■ **EXERCISE DIRECTIONS**:
Search the records for "Identity" and copy each line that holds it.

○ ○ ○ ○

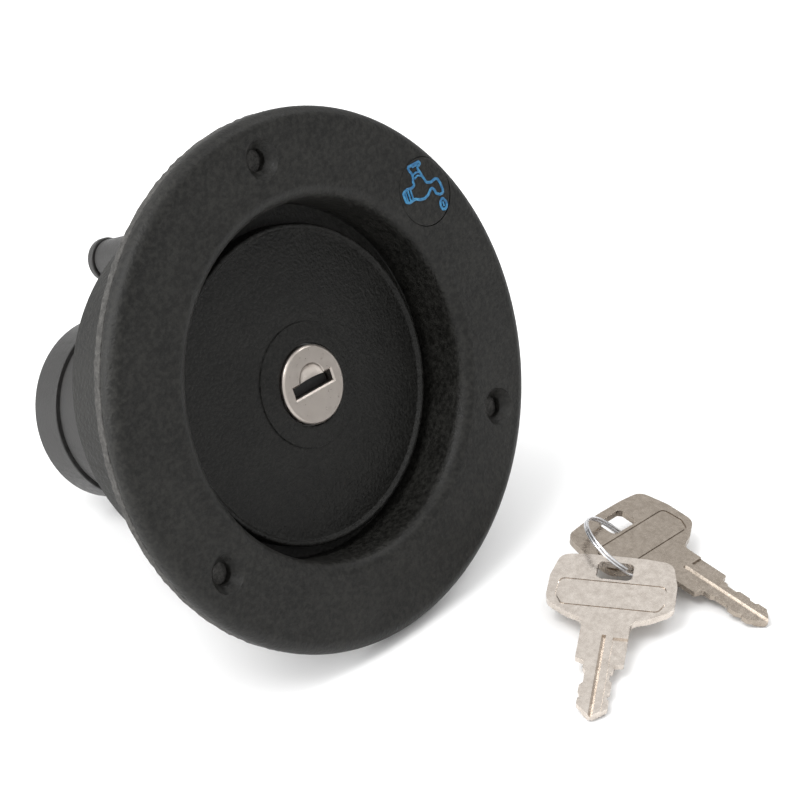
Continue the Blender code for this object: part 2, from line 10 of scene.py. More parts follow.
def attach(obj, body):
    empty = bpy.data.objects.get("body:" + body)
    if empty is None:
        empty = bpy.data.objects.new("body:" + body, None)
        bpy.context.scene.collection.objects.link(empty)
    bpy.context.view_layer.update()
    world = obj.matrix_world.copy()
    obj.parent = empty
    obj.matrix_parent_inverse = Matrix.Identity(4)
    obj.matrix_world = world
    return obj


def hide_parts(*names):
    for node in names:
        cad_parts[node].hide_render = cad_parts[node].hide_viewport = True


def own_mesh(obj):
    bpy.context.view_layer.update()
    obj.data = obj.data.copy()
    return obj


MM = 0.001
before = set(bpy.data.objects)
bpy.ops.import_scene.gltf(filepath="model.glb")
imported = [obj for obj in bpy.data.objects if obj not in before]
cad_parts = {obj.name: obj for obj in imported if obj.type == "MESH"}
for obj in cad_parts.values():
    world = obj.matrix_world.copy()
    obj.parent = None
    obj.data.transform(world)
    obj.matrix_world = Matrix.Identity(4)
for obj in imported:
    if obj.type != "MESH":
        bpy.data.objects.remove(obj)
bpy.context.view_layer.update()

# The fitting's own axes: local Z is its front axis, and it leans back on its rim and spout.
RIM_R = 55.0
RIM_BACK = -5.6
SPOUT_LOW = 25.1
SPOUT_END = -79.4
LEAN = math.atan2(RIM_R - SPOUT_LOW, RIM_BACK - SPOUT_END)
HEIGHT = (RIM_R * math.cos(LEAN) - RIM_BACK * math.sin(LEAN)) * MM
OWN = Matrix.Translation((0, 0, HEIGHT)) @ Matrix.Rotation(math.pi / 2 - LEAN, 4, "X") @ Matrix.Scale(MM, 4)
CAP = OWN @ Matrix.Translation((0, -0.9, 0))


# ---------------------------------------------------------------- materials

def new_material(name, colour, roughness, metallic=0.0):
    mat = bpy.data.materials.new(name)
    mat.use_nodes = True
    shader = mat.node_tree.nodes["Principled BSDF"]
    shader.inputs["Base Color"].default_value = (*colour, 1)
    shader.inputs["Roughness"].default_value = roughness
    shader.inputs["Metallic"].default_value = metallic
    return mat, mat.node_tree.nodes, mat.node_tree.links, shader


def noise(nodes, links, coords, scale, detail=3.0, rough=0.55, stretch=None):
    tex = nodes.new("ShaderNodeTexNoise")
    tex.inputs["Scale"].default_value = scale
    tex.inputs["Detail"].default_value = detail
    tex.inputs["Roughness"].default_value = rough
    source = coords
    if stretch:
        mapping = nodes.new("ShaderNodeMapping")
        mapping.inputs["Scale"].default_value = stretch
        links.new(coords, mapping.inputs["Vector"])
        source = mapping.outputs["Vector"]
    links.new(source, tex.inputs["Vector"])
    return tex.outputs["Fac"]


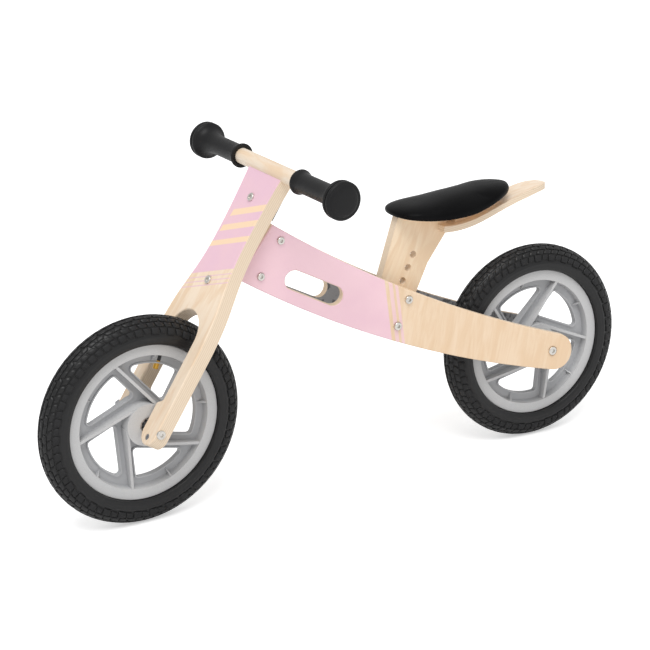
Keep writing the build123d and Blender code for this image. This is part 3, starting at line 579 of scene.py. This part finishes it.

○ ○ ○ ○

■ **EXPECTED ANSWER**:
    obj.matrix_parent_inverse = Matrix.Identity(4)
    obj.matrix_world = Matrix.Identity(4)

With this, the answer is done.